Os Meninos da Turma 59

Era um domingo... O Agricultor levantou cedo, tomou seu café, e foi até o viveiro de mudas, de onde retirou uma paineira. Já não chovia a uma semana, o solo estava ficando seco, porém, naquele dia ele precisava plantar a árvore. 

Chegou no campo e achou próximo a um pé de ingá um local semi-sombreado, um ponto ideal para plantar a muda. No local escolhido havia uma grande moita de capim colonião, e o Agricultor gastou muito tempo e energia para retirá-lo de lá com sua cavadeira. Quando começou a cavar o buraco, percebeu a terra bastante dura, e que havia também muitas pedras por ali. Transpirou muito para cavar trinta centímetros, mas enfim conseguiu.

Quando a árvore estava plantada, já passava das nove horas da manhã, então, enquanto os passarinhos cantavam seu canto matinal, o Agricultor silenciosamente agradeceu a Deus pela formatura do seu menino, bem como por todos os seus colegas da turma 59. Por aquela hora a festa deles ainda devia estar em andamento, e eles deveriam mesmo estar dançando de alegria e felicidade pela grande e merecida conquista. 

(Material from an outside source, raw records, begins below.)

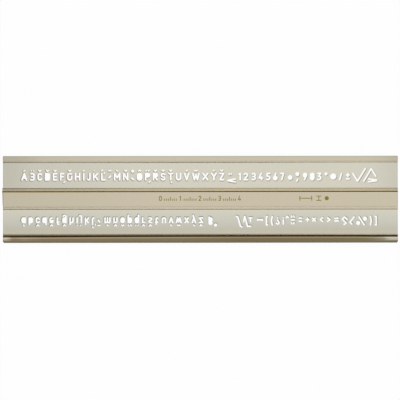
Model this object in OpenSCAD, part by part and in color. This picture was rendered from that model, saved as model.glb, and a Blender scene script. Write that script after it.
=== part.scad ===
// Lettering stencil of smoky transparent plastic: two thin plates with letter openings,
// let into a centre rib and two edge rails that hold them clear of the paper.
// X runs along the stencil, +Y is the far long edge and +Z points up from the paper.
// The lower row stands on its head, because the stencil is turned over about its length
// to use it.

/* [Stencil] */
// Length of the rails
length = 200; // [196:1:260]
// Overall width, across both edge rails
width = 44; // [42:0.5:60]
// Thickness of the rib and the rails, which rest on the paper
thickness = 2.6; // [2.2:0.1:4]

/* [Letter plates] */
// Thickness of each letter plate
plate_t = 1.5; // [0.8:0.1:1.6]
// How far each plate end stands back from the ends of the rails
plate_setback = 0.05; // [0:0.05:1]
// Room for the film of cement between a plate and what it is let into
seam = 0.04; // [0.02:0.01:0.1]

/* [Centre rib] */
// Width of the rib between the two plates
rib_w = 7.9; // [6:0.1:8.5]
// Width of the flange that each plate laps on the rib
rib_lap = 1.5; // [1:0.1:2]
// Width of the bevel where the rib rises from the open face of a plate
rib_bevel = 0.5; // [0.1:0.05:0.8]
// Size of the bevel along the tip of each flange
tip_bevel = 0.25; // [0.1:0.05:0.4]
// How far the upper corner of the rib's left end stands out beyond the other strips
rib_reach = 0.4; // [0:0.05:0.6]
// Distance of the rib's middle line above the middle of the stencil
rib_y = 0.25; // [0:0.05:0.5]

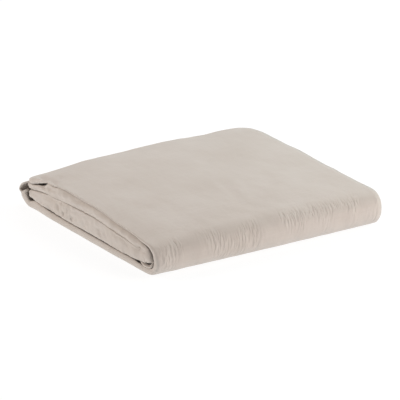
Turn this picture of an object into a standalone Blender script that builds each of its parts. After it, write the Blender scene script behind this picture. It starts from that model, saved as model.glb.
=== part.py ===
"""A fitted sheet of soft brushed cotton, folded into a square packet for the shelf.

The cloth is first folded lengthways into a strip six layers thick: a thin pair that ends up on
the outside, and a fuller bundle of four. The strip is then folded over and over on itself, so
its five runs lie back and forth on each other: the heart in the middle, one run under it, one
over it, the under run that lies on the shelf, and the cover on top. The whole sheet is one
piece of cloth with a small space between its layers.

The closed front fold lies along X at the front (-Y), and the folded end looks towards -X.
"""

import math

import bpy

WIDTH = 0.354  # folded end to the far end, along X
DEPTH = 0.352  # front fold to the tip of the back loop, along Y
CLOTH = 0.0010  # thickness of the cloth
SPACE = 0.0003  # least space between two layers

LEFT = -WIDTH / 2
RIGHT = WIDTH / 2
BACK = DEPTH / 2

LAYERS = 6
PITCH = CLOTH + SPACE
PRESSED = LAYERS * CLOTH + (LAYERS - 1) * SPACE  # the strip pressed as flat as it goes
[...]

Então, sob o sol e o céu de dezembro, o céu do fim da primavera, completamente solitário no campo, o Agricultor foi aos poucos deixando a sinfonia dos passarinhos entrar em seus ouvidos, e lentamente seu coração foi dançando também, uma dança de gratidão pela vida e por todos aqueles alegres e esperançosos jovens da turma 59, e enquanto dançava sua valsa solitária, pedia a seu Deus que fortalecesse cada um deles em suas vidas profissionais, nos desafios que ainda viriam, nos diagnósticos futuros, nas cirurgias, exames, consultas, plantões, procedimentos... 

"Senhor meu Deus, esteja sempre com eles e dê a cada um muita força e serenidade, pois Senhor, depois do fim do baile de formatura, vem mesmo a dança do exercício médico - o baile da vida -, que é tão necessária e valiosa, e onde cada passo deve ser dado com muita destreza e atenção. 

Senhor... muitos deles, muitas vezes, estarão  mesmo trilhando o estreito caminho entre a vida e a morte, um caminho muitas vezes tão cheio de dor e sofrimento, lá no limite de toda a ciência humana. Permita Senhor meu Deus, que como está árvore que de agora em diante buscará constantemente a luz do sol, que cada um deles possa também buscar a sua própria e maravilhosa luz interior.

E ainda Senhor.. que o fruto do trabalho de cada um deles seja mesmo como uma frondosa paineira no verão, que sob sua sombra amiga, abriga, conforta e refresca todos aqueles que a procuram, e que, apesar de sua força e majestade, mantendo sempre a simplicidade, jamais deixa de florir, embelezando com suas rosas flores o ambiente ao redor, acolhendo sempre em seus inúmeros galhos todos os pássaros do céu, que passam constantemente para fazer uma visita". 

Então, de forma simbólica, como se estivesse mesmo diplomando toda aquela turma, o Agricultor carinhosamente beijou a pequena muda, prometendo para si mesmo zelar por ela, e seguiu o seu caminho de volta para sua casa. Eram agora quase dez horas da manhã, e de longe, muito longe, chegavam ainda aos seus ouvidos os últimos acordes do baile daquela inesquecível turma, a turma 59, com aqueles doutores tão cheios de vida, tão cheios de alegria, sonhos  e esperança.

Um pouco mais distante agora das árvores que ali cresciam a alguns anos, o Agricultor observou que cada uma delas exigiu muito trabalho, dedicação, força e disciplina, tal qual a paineira daquela manhã. Pensou ainda que esforço, sacrifício e renúncia foram também provas vencidas com méritos por todos aqueles jovens médicos que ainda bailavam. "É mesmo muito gratificante plantar árvores e formar homens", concluiu finalmente o Agricultor.